Working data –
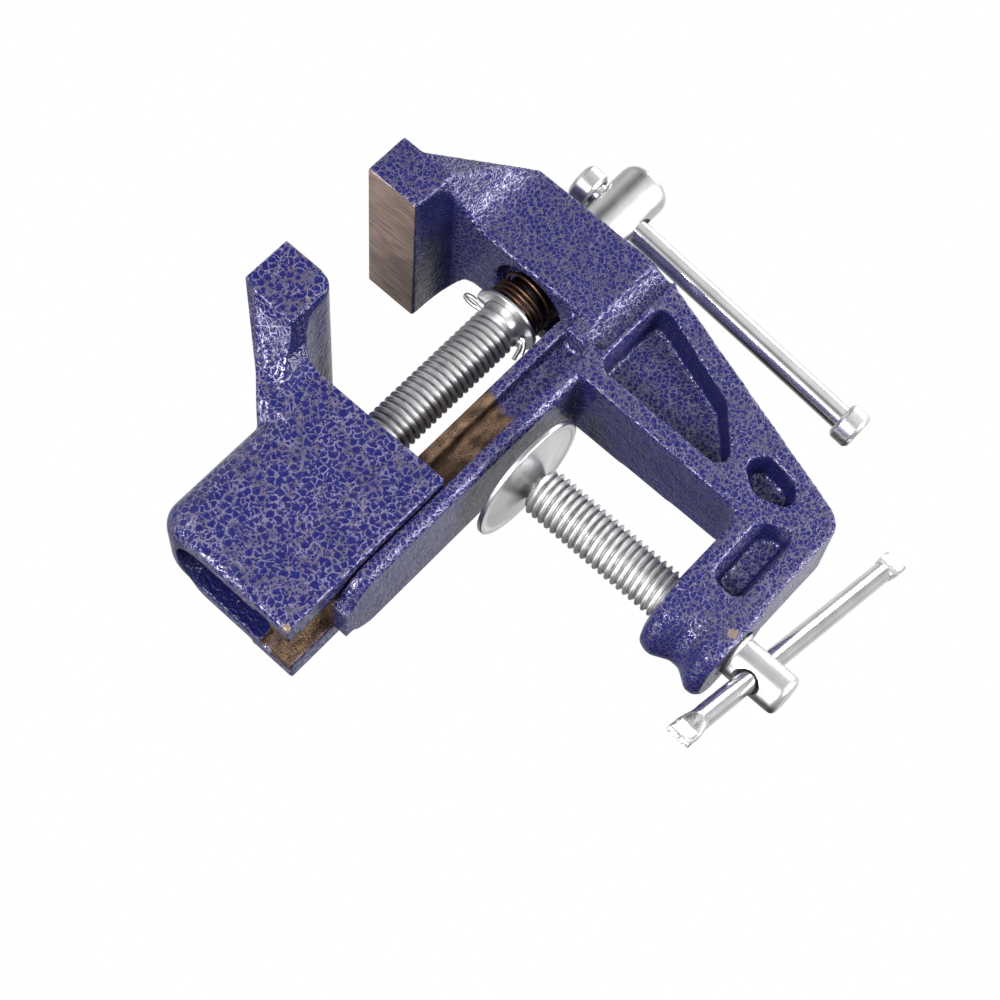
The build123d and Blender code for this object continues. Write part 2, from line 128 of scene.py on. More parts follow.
class VISE_PG_castings(PropertyGroup):
    """Hammer enamel and the cast surface under it."""
    frame_grain: length("Frame remesh size", "Facet size that the frame is rebuilt from", 0.64)
    jaw_grain: length("Jaw remesh size", "Facet size that the sliding jaw is rebuilt from", 0.50)
    passes: IntProperty(name="Rounding passes", description="How far edges are rounded", default=4)
    blue: colour("Enamel", "Deep colour in the cells of the hammer finish", (0.011, 0.012, 0.100))
    vein: colour("Vein", "Grey metallic colour between the cells", (0.113, 0.102, 0.178))
    frame_cell: length("Frame cell", "Size of the hammer cells on the frame", 1.35)
    jaw_cell: length("Sliding jaw cell", "Size of the hammer cells on the sliding jaw", 1.95)
    relief: length("Relief", "Depth of the hammer cells", 0.16)
    iron: colour("Bare iron", "Bare cast iron in the slots", (0.150, 0.095, 0.062))
    ground: colour("Ground face", "Machined gripping faces", (0.400, 0.300, 0.262))


class VISE_PG_screws(PropertyGroup):
    """Both screws."""
    pitch: length("Pitch", "Distance from one thread to the next", 2.0)
    major: length("Major diameter", "Outside diameter of both threads", 13.4)
    depth: length("Thread depth", "Height of the thread", 1.12)
    plating: colour("Plating", "Bright plating on screws, bars and pad", (0.820, 0.825, 0.835))
    # Darker colour for the thread roots, and for the painted dark reflection on the spindle's shank
    root_and_shank_dark: colour("Groove", "Oil and dirt in the roots of the threads", (0.055, 0.045, 0.050))


class VISE_PG_spring(PropertyGroup):
    """Spring, washer and split pin."""
    wire: length("Wire", "Diameter of the spring's wire", 1.0)
    diameter: length("Spring diameter", "Mean diameter of the spring", 16.2)
    close_turns: IntProperty(name="Close turns", description="Turns against the washer", default=3)
    open_turns: IntProperty(name="Open turns", description="Turns in the counterbore", default=2)
    close_pitch: length("Close pitch", "Pitch of the close turns", 1.5)
    pin_wire: length("Pin wire", "Diameter of each leg of the split pin", 1.15)
    steel: colour("Spring steel", "Tempered brown of the spring", (0.095, 0.050, 0.030))


class VISE_PG_handle(PropertyGroup):
    """Sliding handle of the spindle."""
    diameter: length("Bar", "Diameter of the handle bar", 6.8)
    knob: length("Knob", "Diameter of the end caps", 10.8)
    knob_length: length("Knob length", "Length of the end caps", 6.2)
    bevel: length("Knob bevel", "Bevel on the rims of the end caps", 1.0)


class VISE_PG_clamp(PropertyGroup):
    """Pad and bar of the table clamp."""
    pad: length("Pad", "Diameter of the swivel pad", 36.2)
    pad_rim: length("Pad rim", "Thickness of the pad's rim", 1.4)
    bar: length("Bar", "Diameter of the clamp bar", 5.6)
    spade: length("Spade", "Width of the bar's hammered ends", 7.0)
    spade_thickness: length("Spade thickness", "Thickness of the hammered ends", 2.4)


class VISE_PG_stage(PropertyGroup):
    """Floor, lights and camera."""
    floor_drop: length("Floor", "Depth of the floor under the table face", 900)
    floor: colour("Floor colour", "Plain pale floor", (0.86, 0.86, 0.86))
    glow: power("Floor glow", "Light that the floor gives off", 0.35)
    key: power("Key light", "Power of the large soft light", 8.0)
    fill: power("Fill light", "Power of the second light", 7.0)
    rim: power("Rim light", "Power of the light behind", 2.0)
    ambient: power("Surround", "Brightness of the room", 0.80)
    lens: FloatProperty(name="Lens", description="Focal length", default=79.47, unit="CAMERA")


GROUPS = {
    "vise_castings": VISE_PG_castings,
    "vise_screws": VISE_PG_screws,
    "vise_spring": VISE_PG_spring,
    "vise_handle": VISE_PG_handle,
    "vise_clamp": VISE_PG_clamp,
    "vise_stage": VISE_PG_stage,
}


# ---- shader expressions ----
class Value:
    """A socket in a shader that Python's operators work on; each one adds a Math node."""

    def __init__(self, shader, socket):
        self.shader = shader
        self.socket = socket

    def math(self, operation, *values):
        """A Math node on sockets and numbers."""
        return self.shader.node("ShaderNodeMath", {"operation": operation}, dict(enumerate(values)))

    def __add__(self, other):
        return self.math("ADD", self, other)

    def __sub__(self, other):
        return self.math("SUBTRACT", self, other)

    def __rsub__(self, other):
        return self.math("SUBTRACT", other, self)

    def __mul__(self, other):
        return self.math("MULTIPLY", self, other)

    def __abs__(self):
        return self.math("ABSOLUTE", self)

    __radd__ = __add__
    __rmul__ = __mul__

    def most(self, other):
        """The larger of two values."""
        return self.math("MAXIMUM", self, other)

    def rise(self, low, high):
        """0 below low, 1 above high, and a smooth step between."""
        settings = {"interpolation_type": "SMOOTHSTEP"}
        values = {"Value": self, "From Min": low, "From Max": high, "To Min": 0.0, "To Max": 1.0}
        return self.shader.node("ShaderNodeMapRange", settings, values)


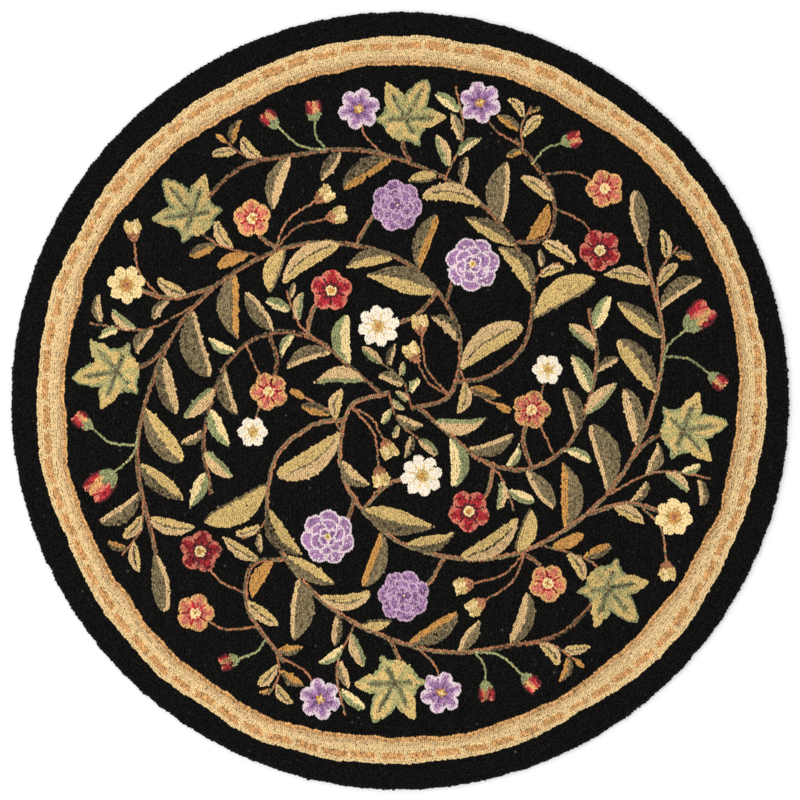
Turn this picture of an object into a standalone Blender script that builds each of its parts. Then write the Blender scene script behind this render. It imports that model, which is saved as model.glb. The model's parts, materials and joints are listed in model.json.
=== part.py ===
"""A round hooked wool rug, 1.22 m across, lying flat on a floor.

The rug is one piece: canvas filled from edge to edge with uncut wool loops, so it is one solid. Its
underside is flat, its rim is rolled over by the outermost loops, and its top is flat. The border is
hooked into the same cloth in gold wool, so it is a ring of faces with a material of its own.

Run it with: blender --background --python part.py
Units are metres, +Z is up, the origin is on the floor under the middle of the rug, and +Y points to
the top of the design.
"""

from math import atan2, cos, pi, radians, sin

import bmesh
import bpy

# Driving dimensions.
RUG_DIAMETER = 1.22
CANVAS_THICKNESS = 0.0025
LOOP_HEIGHT = 0.0065
RUG_THICKNESS = CANVAS_THICKNESS + LOOP_HEIGHT

RIM_ROLL = 0.0055  # how far in from the outline the rolled edge starts, above and below
RIM_STEPS = 6  # faces from the underside, round the rolled edge, to the top

BORDER_OUTER_RADIUS = 0.5729  # middle radius of the gold border's outer edge
BORDER_INNER_RADIUS = 0.5285  # middle radius of its inner edge
FIELD_RING_RADIUS = 0.30  # a ring of points in the flat field, so that its faces stay compact

OUTLINE_POINTS = 288  # points round each ring: one every 13 mm at the rim

# Hand-made edges wander a little. Each row is one wave round the rug.
# Columns: waves in a full turn, how far it strays in mm, its turn in degrees.
OUTLINE_WAVES = (
    (4, 0.22, 35.0),
    (9, 0.16, 110.0),
    (41, 0.25, 0.0),
    (67, 0.30, 75.0),
    (89, 0.35, 210.0),
)
BORDER_OUTER_WAVES = (
    (1, 2.1, -38.0),
    (2, 2.9, -75.0),
    (3, 1.4, -83.0),
    (4, 0.9, 95.0),
    (5, 1.2, -127.0),
    (10, 0.9, 22.0),
    (12, 0.8, -147.0),
)
BORDER_INNER_WAVES = (
    (1, 1.8, -15.0),
    (2, 4.7, -81.0),
    (3, 3.6, -82.0),
    (5, 1.4, -85.0),
    (7, 1.3, 112.0),
    (8, 1.1, -150.0),
    (12, 0.9, -134.0),
)

# Material slots on the rug, in their order on the object.
# Columns: name, base colour (linear), roughness.
YARNS = (
    ("black_wool_loops", (0.008, 0.008, 0.009, 1.0), 0.95),
    ("gold_wool_loops", (0.78, 0.53, 0.25, 1.0), 0.92),
    ("cotton_canvas", (0.55, 0.48, 0.36, 1.0), 0.90),
)
BLACK, GOLD, CANVAS = range(3)


def clear_scene():
    """Remove every object that the file holds."""
    for old in list(bpy.data.objects):
        bpy.data.objects.remove(old, do_unlink=True)


def wandering(radius, waves, angle):
    """The radius at an angle of an edge that strays from a circle by the given waves."""
    stray = sum(size * cos(count * angle + radians(turn)) for count, size, turn in waves)
    return radius + stray / 1000.0


def outline_radius(angle):
    """The rug's outermost radius at an angle."""
    return wandering(RUG_DIAMETER / 2, OUTLINE_WAVES, angle)


def rim_section(step):
    """How far in from the outline, and how high, the rolled rim is at a step from the underside."""
    turn = pi * step / RIM_STEPS - pi / 2
    inset = RIM_ROLL * (1.0 - cos(turn))
    height = RUG_THICKNESS / 2 * (1.0 + sin(turn))
    return inset, height


def extruded_ring(bm, edges, radius_at, height):
    """Extrude a ring of edges and lay the new ring at a height, at radius_at(angle) from the middle."""
    made = bmesh.ops.extrude_edge_only(bm, edges=edges)["geom"]
    points = [item for item in made if isinstance(item, bmesh.types.BMVert)]
    for point in points:
        angle = atan2(point.co.y, point.co.x)
        radius = radius_at(angle)
        point.co = (radius * cos(angle), radius * sin(angle), height)
    ring = [item for item in made if isinstance(item, bmesh.types.BMEdge)]
    faces = [item for item in made if isinstance(item, bmesh.types.BMFace)]
    return ring, faces


def close_with_fan(bm, ring, height):
    """Close a ring of edges with triangles that meet at the rug's axis."""
    middle = bm.verts.new((0.0, 0.0, height))
    return [bm.faces.new((edge.verts[0], edge.verts[1], middle)) for edge in ring]


def build_rug_mesh():
    """The rug as one closed mesh: flat underside, rolled rim, flat top with the border's two edges."""
    bm = bmesh.new()
    made = bmesh.ops.create_circle(bm, cap_ends=False, segments=OUTLINE_POINTS, radius=FIELD_RING_RADIUS)
    start = list({edge for point in made["verts"] for edge in point.link_edges})
    under = close_with_fan(bm, start, 0.0)

    ring = start
    for step in range(RIM_STEPS + 1):
        inset, height = rim_section(step)
        ring, faces = extruded_ring(bm, ring, lambda angle: outline_radius(angle) - inset, height)
        if step == 0:
            under += faces

    def outer_edge(angle):
        return wandering(BORDER_OUTER_RADIUS, BORDER_OUTER_WAVES, angle)

    def inner_edge(angle):
        return wandering(BORDER_INNER_RADIUS, BORDER_INNER_WAVES, angle)

    ring, _ = extruded_ring(bm, ring, outer_edge, RUG_THICKNESS)
    ring, border = extruded_ring(bm, ring, inner_edge, RUG_THICKNESS)
    ring, _ = extruded_ring(bm, ring, lambda angle: FIELD_RING_RADIUS, RUG_THICKNESS)
    close_with_fan(bm, ring, RUG_THICKNESS)

    for face in under:
        face.material_index = CANVAS
    for face in border:
        face.material_index = GOLD
    bmesh.ops.recalc_face_normals(bm, faces=bm.faces)
    mesh = bpy.data.meshes.new("hooked_rug")
    bm.to_mesh(mesh)
    bm.free()
    mesh.shade_smooth()
    mesh.set_sharp_from_angle(angle=radians(40.0))
    return mesh


def yarn_material(name, colour, roughness):
    """A Principled material in the colour and roughness of one yarn or cloth."""
    material = bpy.data.materials.new(name)
    material.use_nodes = True
    shader = material.node_tree.nodes["Principled BSDF"]
    shader.inputs["Base Color"].default_value = colour
    shader.inputs["Roughness"].default_value = roughness
    shader.inputs["Metallic"].default_value = 0.0
    return material


def build_rug():
    """The rug's object, with its yarns in their slots."""
    rug = bpy.data.objects.new("hooked_rug", build_rug_mesh())
    for name, colour, roughness in YARNS:
        rug.data.materials.append(yarn_material(name, colour, roughness))
    bpy.context.scene.collection.objects.link(rug)
    return rug


clear_scene()
build_rug()
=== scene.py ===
"""Looks of a round hooked rug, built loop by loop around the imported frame.

The design is drawn first, on a plan of small square cells. Each motif claims the cells it covers,
says which yarn each cell takes, and leaves the rows that a hooker would follow. Loops of wool are
then set along every row, as small meshes that stand on the canvas.

Names that end in _mm are millimetres on the rug, whose middle is (0, 0) with +Y towards the top of
the design. All other lengths are metres. Angles that end in _deg turn counter-clockwise from +X.
"""

from __future__ import annotations

import json
import logging
import math
from dataclasses import dataclass, field, fields, replace
from enum import Enum, IntEnum
from typing import Any, Iterator, Self, Sequence

import bmesh
import bpy
import numpy as np
from mathutils import Vector
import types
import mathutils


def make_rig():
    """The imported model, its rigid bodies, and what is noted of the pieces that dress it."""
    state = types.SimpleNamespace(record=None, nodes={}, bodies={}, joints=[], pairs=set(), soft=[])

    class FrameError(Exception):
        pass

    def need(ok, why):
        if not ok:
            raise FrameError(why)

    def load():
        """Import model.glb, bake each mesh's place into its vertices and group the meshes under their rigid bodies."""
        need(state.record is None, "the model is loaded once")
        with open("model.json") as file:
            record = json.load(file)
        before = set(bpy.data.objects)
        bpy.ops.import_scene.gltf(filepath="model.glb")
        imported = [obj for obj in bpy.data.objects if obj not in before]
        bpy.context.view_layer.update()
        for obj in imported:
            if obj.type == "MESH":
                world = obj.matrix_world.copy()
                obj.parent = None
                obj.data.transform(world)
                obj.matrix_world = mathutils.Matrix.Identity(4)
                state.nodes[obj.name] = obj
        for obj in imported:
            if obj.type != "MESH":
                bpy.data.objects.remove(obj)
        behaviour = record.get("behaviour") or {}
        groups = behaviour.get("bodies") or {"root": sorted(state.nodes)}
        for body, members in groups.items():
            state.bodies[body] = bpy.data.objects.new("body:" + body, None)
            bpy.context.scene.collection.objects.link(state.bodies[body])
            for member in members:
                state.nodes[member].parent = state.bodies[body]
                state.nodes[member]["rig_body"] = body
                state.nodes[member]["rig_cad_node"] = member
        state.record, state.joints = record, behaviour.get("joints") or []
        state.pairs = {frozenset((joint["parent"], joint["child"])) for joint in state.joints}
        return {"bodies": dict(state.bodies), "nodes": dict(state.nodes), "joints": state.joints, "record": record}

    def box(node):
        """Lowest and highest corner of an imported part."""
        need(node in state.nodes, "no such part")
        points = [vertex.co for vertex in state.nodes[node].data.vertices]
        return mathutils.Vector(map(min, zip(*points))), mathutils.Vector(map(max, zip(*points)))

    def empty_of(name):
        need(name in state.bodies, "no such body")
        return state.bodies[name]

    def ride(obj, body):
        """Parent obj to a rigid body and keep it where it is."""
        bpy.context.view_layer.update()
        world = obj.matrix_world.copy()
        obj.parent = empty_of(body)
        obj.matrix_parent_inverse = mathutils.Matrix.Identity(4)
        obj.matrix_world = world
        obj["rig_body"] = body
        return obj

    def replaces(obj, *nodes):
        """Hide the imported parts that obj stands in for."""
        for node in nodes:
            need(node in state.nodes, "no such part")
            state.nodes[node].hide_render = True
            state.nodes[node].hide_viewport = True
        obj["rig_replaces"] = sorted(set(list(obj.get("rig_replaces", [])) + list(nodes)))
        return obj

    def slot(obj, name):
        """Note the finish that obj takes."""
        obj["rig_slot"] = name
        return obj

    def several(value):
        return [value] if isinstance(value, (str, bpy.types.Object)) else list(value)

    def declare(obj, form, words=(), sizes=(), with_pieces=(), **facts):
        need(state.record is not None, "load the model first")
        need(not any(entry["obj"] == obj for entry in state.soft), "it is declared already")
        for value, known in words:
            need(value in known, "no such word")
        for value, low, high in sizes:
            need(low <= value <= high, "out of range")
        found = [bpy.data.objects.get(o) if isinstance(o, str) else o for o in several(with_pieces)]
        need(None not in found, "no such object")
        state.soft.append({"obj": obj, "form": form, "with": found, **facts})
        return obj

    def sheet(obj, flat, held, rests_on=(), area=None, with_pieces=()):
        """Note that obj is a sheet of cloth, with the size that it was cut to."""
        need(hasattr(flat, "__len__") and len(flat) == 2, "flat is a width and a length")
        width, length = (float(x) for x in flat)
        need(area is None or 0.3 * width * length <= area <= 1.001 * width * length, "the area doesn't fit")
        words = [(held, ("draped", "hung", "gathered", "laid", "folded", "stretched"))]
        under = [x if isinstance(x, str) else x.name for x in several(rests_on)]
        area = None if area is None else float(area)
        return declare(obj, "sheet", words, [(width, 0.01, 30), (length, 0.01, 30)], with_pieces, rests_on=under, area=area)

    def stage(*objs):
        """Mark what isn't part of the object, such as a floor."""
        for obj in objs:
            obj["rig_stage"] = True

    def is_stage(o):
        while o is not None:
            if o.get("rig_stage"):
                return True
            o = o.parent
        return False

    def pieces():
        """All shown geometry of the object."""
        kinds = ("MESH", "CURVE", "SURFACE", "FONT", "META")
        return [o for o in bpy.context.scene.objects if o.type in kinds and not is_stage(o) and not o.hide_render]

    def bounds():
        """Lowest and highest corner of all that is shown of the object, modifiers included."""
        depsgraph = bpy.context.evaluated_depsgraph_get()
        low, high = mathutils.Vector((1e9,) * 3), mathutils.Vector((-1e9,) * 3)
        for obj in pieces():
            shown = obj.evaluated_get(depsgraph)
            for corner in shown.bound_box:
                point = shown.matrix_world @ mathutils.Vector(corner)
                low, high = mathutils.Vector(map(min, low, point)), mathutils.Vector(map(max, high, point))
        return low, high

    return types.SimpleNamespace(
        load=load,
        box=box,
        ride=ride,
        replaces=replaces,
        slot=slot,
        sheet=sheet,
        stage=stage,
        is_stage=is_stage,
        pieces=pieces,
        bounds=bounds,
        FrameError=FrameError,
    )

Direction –
Copy out precisely the lines that begin at the line containing "Turn this picture" and end at the line containing "on a floor.", including both; write nothing else.

Answer to this task –
Turn this picture of an object into a standalone Blender script that builds each of its parts. Then write the Blender scene script behind this render. It imports that model, which is saved as model.glb. The model's parts, materials and joints are listed in model.json.
=== part.py ===
"""A round hooked wool rug, 1.22 m across, lying flat on a floor.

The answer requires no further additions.